Karena di pusat negari itu terdapat sungai Katialo yang airnya mengalir jernih di bawah ” Titi” sebutan warga setempat, air mengalir tidak henti hentinya sampai ke muara batang Ombilin di tepian danau Singkarak.
Sungai Katialo tampaknya hampir seluas kali Ciliwung dekat pusat keramaian pasar rumput, Jakarta Selatan dimana ditemukan banyak perantau Sulit Air, yang berjualan dalam berbagai kegiatan perdagangan.
Dengan demikian, Sulit Air, bukan memperoleh air yang sulit karena batang Katialo seluas kali Ciliwung, setiap saat dapat digunakan untuk mandi, cuci, kakus ( MCK), bahkan untuk beruduk sekalipun.
Sulit Air sebuah negari, kini disebut desa terdiri delapan desa, setelah berubah nama nagari menjadi desa (Negari). Nagari seluas 80 km persegi, terdapat objek wisata “Jenjang Seribu”, rumah 20 ruang dan batu galeh di desa taram, 2 km dari pusat keramaian penduduk Sulit Air.
Nagari yang berpenduduk sekitar 98.000 jiwa lebih itu, bertebaran di 34 provinsi, bahkan ada yang merantau sampai keluar negeri, seperti Australia, sepuluh persen diantaranya yang menetap di kampung asal sebagai petani tradisional.
SIFAT AIR
Sebenarnya warga Sulit Air itu memakai sifat air, kata Datuk alm Datuk Tumenggung, mantan ketua KAN, di kecamatan sepuluh koto Diatas, Kabupaten Solok. Jadi di nagari Sulit Air, bukan sulitnya air, tapi filsafat warga itu dalam berkiprah, memakai sifat air.
Lima sifat air yang melekat kental dalam kehidupan warga Sulit Air, kata Datuk sungguh. Ia menambah kan, sifat air pertama, adalah membersihkan yang kotor. Jadi dalam pergaulannya, suka mengatakan yang benar benar dan yang salah, ya salah.

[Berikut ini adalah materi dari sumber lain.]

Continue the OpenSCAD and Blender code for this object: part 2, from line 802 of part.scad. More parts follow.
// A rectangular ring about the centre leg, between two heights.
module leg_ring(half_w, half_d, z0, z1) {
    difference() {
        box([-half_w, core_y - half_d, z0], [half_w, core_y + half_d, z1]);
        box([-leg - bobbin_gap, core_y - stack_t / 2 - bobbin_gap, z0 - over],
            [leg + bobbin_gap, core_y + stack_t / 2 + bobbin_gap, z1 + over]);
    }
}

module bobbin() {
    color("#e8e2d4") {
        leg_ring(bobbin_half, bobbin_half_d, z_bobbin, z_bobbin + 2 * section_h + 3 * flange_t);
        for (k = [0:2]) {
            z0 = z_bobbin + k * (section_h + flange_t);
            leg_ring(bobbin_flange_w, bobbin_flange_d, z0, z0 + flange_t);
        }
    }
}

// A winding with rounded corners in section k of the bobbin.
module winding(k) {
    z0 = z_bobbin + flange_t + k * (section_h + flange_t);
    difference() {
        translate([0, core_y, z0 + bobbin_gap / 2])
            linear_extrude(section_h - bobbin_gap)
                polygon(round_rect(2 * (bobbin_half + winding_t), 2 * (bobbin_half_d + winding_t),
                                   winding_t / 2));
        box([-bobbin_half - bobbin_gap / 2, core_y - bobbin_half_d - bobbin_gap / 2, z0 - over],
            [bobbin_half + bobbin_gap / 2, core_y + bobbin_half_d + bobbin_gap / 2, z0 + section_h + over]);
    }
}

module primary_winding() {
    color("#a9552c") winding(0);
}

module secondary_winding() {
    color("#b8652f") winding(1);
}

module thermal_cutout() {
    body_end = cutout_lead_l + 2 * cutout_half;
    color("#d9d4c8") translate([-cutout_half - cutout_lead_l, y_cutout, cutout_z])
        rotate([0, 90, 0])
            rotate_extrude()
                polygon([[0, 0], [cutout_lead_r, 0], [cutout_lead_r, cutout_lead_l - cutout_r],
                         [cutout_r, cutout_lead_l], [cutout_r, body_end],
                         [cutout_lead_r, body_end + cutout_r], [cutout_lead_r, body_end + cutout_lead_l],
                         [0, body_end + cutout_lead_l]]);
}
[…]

Sifat air berikutnya, mendinginkan yang panas, dengan maksud sebagai pelepas “Dahaga” bagi yang haus, dengan begitu tamu yang berkunjung biasanya mereka akan senang bila dapat memberi “Seteguk” air, ada nasi, yang diberi nasi.
Jika tidak ada, mereka sedih dan berdosa. ” Bagaimanapun kita adalah bersaudara? ” kata Datuk seraya membenarkan sifat air satu dua agaknya kurang difahami oleh generasi sekarang, apalagi mereka yang tinggal di kota, kecuali mereka ” Nyinyir” bertanya kepada yang sudah berumur, akan mengerti Sulit Air.
Risman di gubuknya dengan Yatim asuhan di Mushola Al Adnan desa Singasari Tasikmalaya. Foto BK
PUTUS ASA
Sifat air yang ketiga adalah suka mendinginkan yang panas, maksudnya, adalah selalu tidak mempersoalkan hal hal yang bertentangan karena akibatnya bisa jadi pertengkaran dan perpe cahan.
Sekarang bila diperhatikan perantau negeri wesel itu, kebanyakan memakai sifat air yang turun dari langit, jatuh ke bumi turun ke bagian yang rendah dan landai, terus mencari yang rendah dan sampai mencapai air yang bersatu ke sungai dan mengalir untuk mencapai tujuan terakhir, yakni muara.
Jadi, air yang mengalir dari sungai menuju ke muara, sebelum sampai ke laut melalui muara, tentu akan banyak rintangan yang diterimanya seperti mengalami hempasan, tumbukkan, tiba di batu belok kiri dan kanan sampai di tebing diterjunkan ke bagian yang dalam dan seterusnya, terus mengalir ke tempat tempat yang rendah dan akhirnya mencapai juga muara.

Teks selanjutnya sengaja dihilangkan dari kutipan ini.